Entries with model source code
++++++++
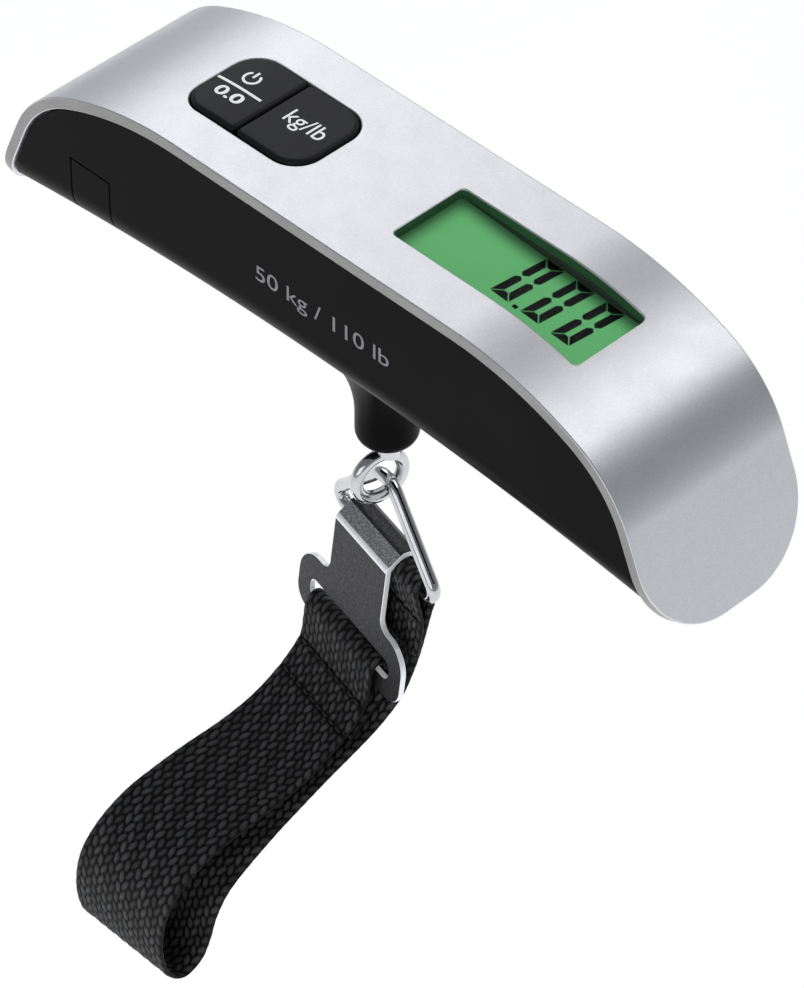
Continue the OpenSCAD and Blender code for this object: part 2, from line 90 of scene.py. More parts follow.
# Neck: straight near its rounded end, then a round flare and a cone; hollow above the shaft hole
NECK_Z = 50.5
NECK_R = 5.1
NECK_END_R = 2.4
NECK_TOP_Z = -26
NECK_WALL = 2.2
NECK_BORE = (-45, -24)
SHAFT_HOLE_R = 2.3
SHAFT_HOLE_TOP_Z = -42
FLARE_R = 24
FLARE_Z = -45
CONE_Z = -33

# Openings in the cover: start and end along the arch, half width, corner radius
WINDOW = (8.2, 45.9, 7.4, 1.0)
DIGIT_Z = -1.735
KEYS = (-37.4, -11.3, 8.3, 5.0)
KEY_SPLIT = -24.95
KEY_PROUD = 0.5
KEY_DEPTH = 3.4
KEY_EDGE_R = 0.75
KEY_GAP = 0.3
PRINT_HALF_T = 0.02

# Battery door: its middle, length, far edge and the length of its latch tab
DOOR = (-49, 24, 11, 8.5)
DOOR_GAP = 0.3
DOOR_NEAR_Y = -13
DOOR_TOP_Z = -24
TAB_Y = (-20, -12.4)
TAB_TOP_Z = -17.2

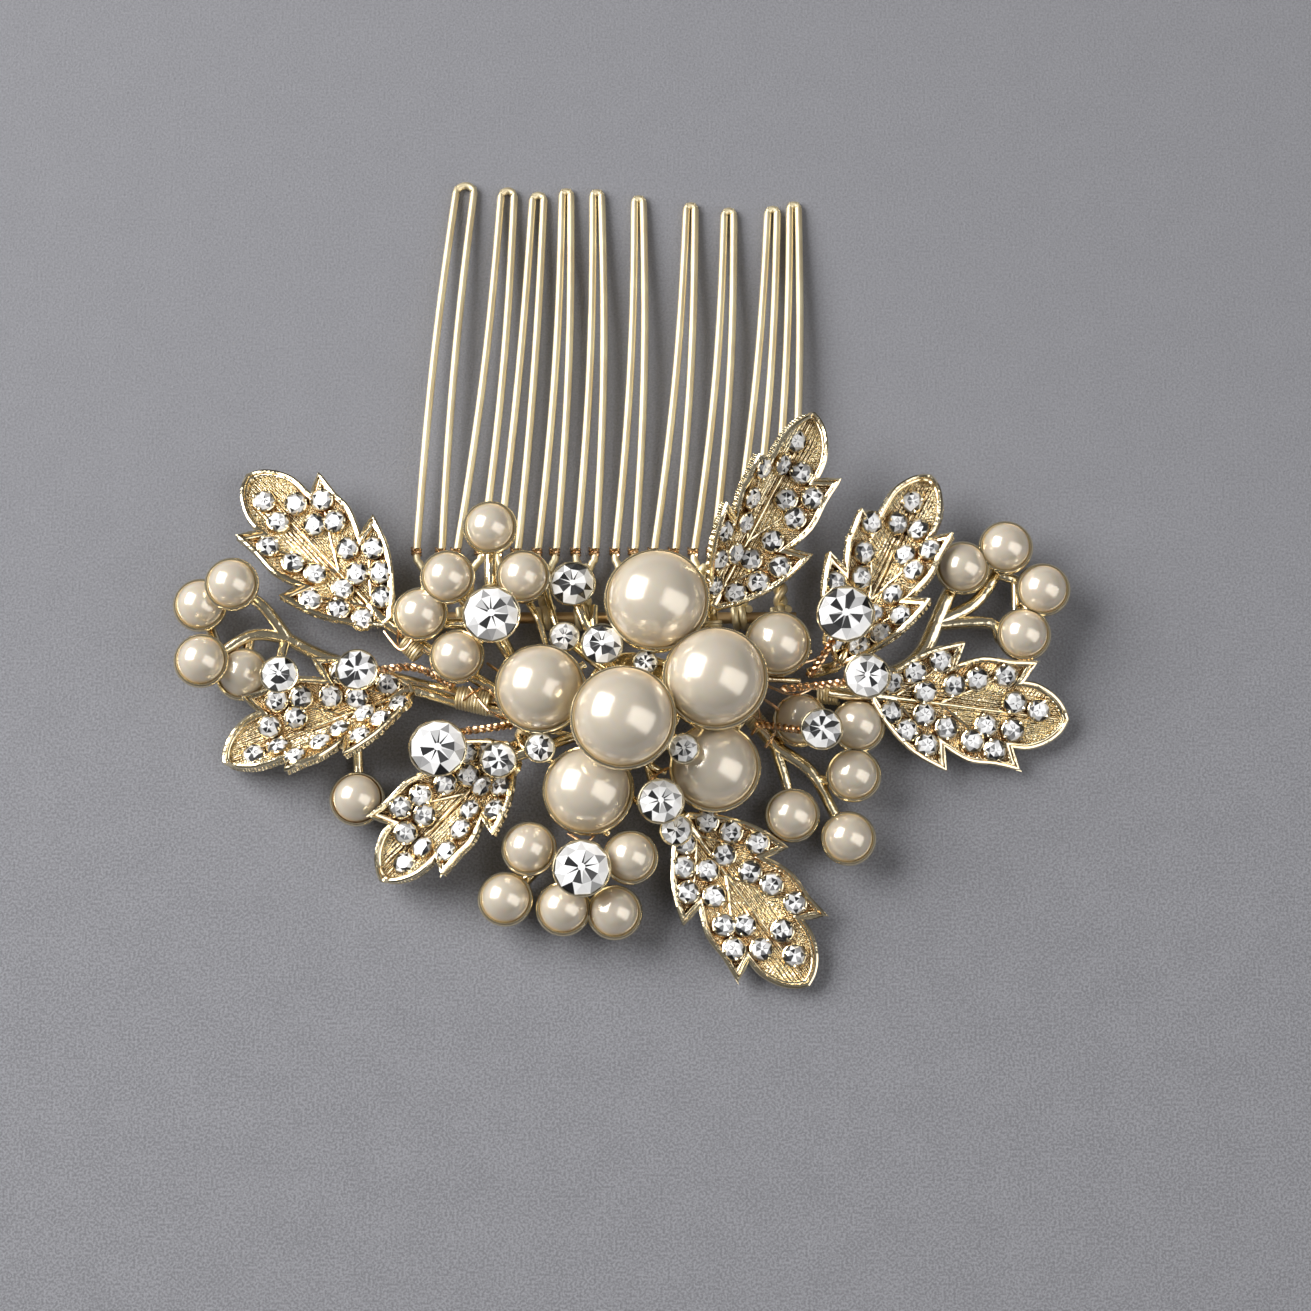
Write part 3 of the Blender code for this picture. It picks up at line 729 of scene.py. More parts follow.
++++++++
Exercise directions
A number is the only answer here: how many lines of the material above contain "parts"?

Written response
2